Are there websites that they spend their time on? Are there people who they follow? They could be industry leaders or other business leaders who they aspire to be like or who they find helpful.
What webinars do they attend? What emails do they subscribe to and read regularly?
Understanding this activity is going to have a direct influence on how, when and where you publish your content and how you use that content to attract new visitors and new potential prospects to your business.
Finally, while the above section is primarily about digital and online behavioral profiling, let’s face it, people today still do a lot offline too.
Because of that, we want to have an equally robust profile for your prospects around affiliations related to their business and/or industry.
What associations do they belong to? What groups are they members of? What events do they attend? Are they part of any peer-to-peer learning groups?
Having these details helps to fill in the profile. It’s also common that discussing these fringe profile elements uncovers other related opportunities that would otherwise be missed.

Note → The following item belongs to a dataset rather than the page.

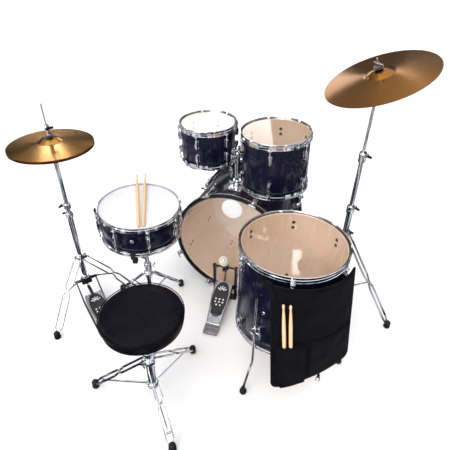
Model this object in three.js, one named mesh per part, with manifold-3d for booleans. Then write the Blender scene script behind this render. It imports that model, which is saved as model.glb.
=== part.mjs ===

Personas might now seem like one of the more important parts of your marketing strategy, but it is one of the most important foundational elements of strategy.
Without detailed personas, like the ones we’re describing above, it’s almost impossible to develop a compelling, emotional and disruptive Big Story.
It’s almost impossible to create differentiation that moves the needle from a lead generation perspective.
It’s nearly impossible to create campaigns that attract and drive new visitors to your website, and it’s even more challenging to keep these people engaged with content while they go through their buyer journey.
Personas, while a well-known first step, need to be done in a very specific way that allows you to transform, personalize and maintain your marketing so that you create demand, generate leads and turn those leads into new sales opportunities for your reps.